■ **INSTRUCTIONS TO FOLLOW**
Print the listing below from its opening line through the line holding "NET_HEIGHT = 0.25", both ends included.
^^^^^^^^^^^^^^^^
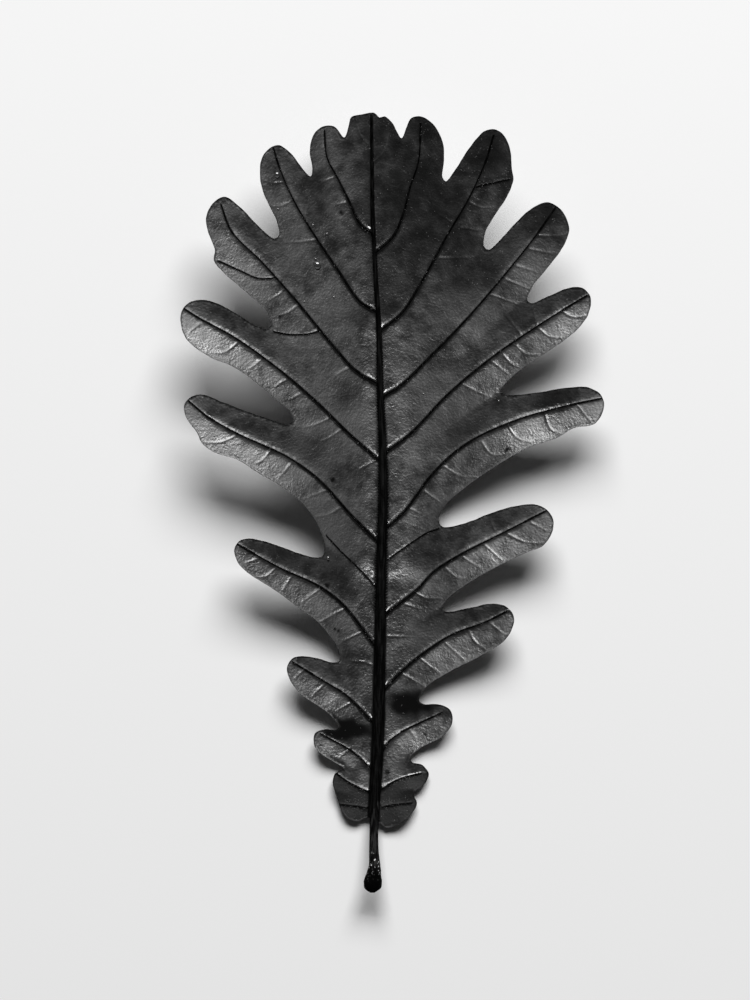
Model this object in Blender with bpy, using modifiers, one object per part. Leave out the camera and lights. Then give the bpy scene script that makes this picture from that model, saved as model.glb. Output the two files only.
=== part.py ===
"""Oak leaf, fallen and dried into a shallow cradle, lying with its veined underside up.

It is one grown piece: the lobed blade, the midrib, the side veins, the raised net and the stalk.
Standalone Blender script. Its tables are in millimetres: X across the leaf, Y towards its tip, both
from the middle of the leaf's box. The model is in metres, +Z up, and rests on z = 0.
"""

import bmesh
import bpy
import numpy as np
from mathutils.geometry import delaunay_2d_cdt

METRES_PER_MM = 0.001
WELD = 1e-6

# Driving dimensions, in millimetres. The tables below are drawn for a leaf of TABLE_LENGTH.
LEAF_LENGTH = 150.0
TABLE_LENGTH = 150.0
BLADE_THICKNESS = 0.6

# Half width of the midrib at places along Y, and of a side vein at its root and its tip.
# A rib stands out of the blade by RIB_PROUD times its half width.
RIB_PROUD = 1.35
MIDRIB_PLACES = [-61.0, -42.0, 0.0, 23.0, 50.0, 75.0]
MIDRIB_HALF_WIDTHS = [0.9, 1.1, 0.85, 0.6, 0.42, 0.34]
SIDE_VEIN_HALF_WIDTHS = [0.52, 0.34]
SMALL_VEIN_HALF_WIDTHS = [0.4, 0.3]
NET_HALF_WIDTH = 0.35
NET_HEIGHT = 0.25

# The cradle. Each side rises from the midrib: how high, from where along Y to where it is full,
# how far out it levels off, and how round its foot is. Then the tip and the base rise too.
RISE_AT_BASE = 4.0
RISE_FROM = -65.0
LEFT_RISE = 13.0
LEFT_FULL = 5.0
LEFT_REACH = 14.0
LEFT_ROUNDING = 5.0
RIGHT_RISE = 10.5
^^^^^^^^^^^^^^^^
■ **THE COMPLETED TASK**
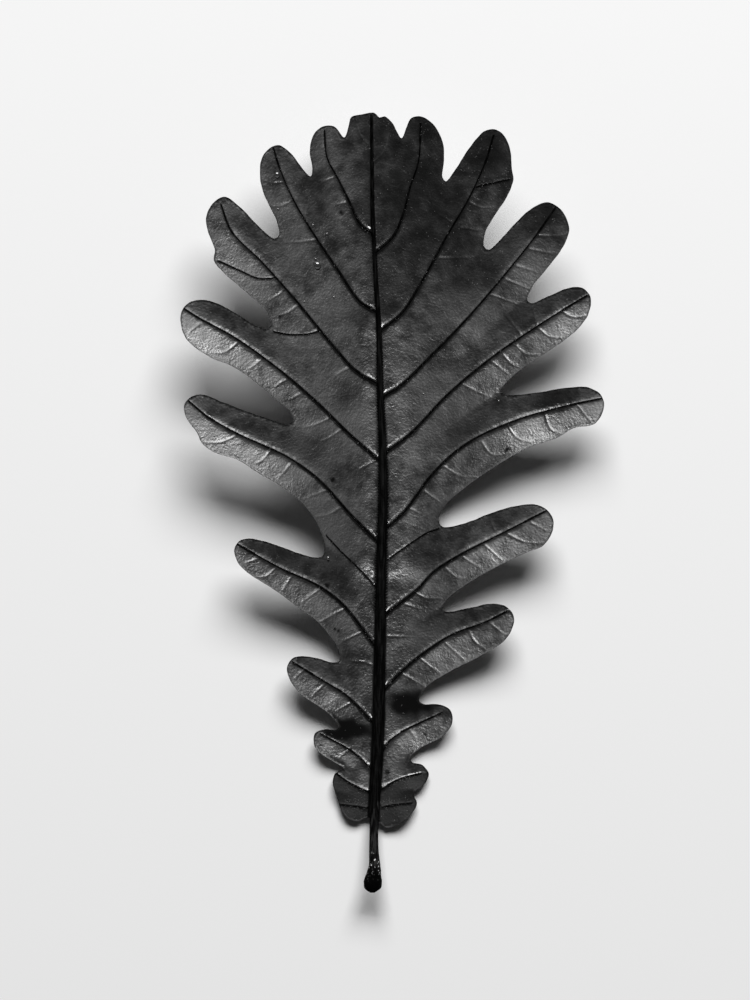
Model this object in Blender with bpy, using modifiers, one object per part. Leave out the camera and lights. Then give the bpy scene script that makes this picture from that model, saved as model.glb. Output the two files only.
=== part.py ===
"""Oak leaf, fallen and dried into a shallow cradle, lying with its veined underside up.

It is one grown piece: the lobed blade, the midrib, the side veins, the raised net and the stalk.
Standalone Blender script. Its tables are in millimetres: X across the leaf, Y towards its tip, both
from the middle of the leaf's box. The model is in metres, +Z up, and rests on z = 0.
"""

import bmesh
import bpy
import numpy as np
from mathutils.geometry import delaunay_2d_cdt

METRES_PER_MM = 0.001
WELD = 1e-6

# Driving dimensions, in millimetres. The tables below are drawn for a leaf of TABLE_LENGTH.
LEAF_LENGTH = 150.0
TABLE_LENGTH = 150.0
BLADE_THICKNESS = 0.6

# Half width of the midrib at places along Y, and of a side vein at its root and its tip.
# A rib stands out of the blade by RIB_PROUD times its half width.
RIB_PROUD = 1.35
MIDRIB_PLACES = [-61.0, -42.0, 0.0, 23.0, 50.0, 75.0]
MIDRIB_HALF_WIDTHS = [0.9, 1.1, 0.85, 0.6, 0.42, 0.34]
SIDE_VEIN_HALF_WIDTHS = [0.52, 0.34]
SMALL_VEIN_HALF_WIDTHS = [0.4, 0.3]
NET_HALF_WIDTH = 0.35
NET_HEIGHT = 0.25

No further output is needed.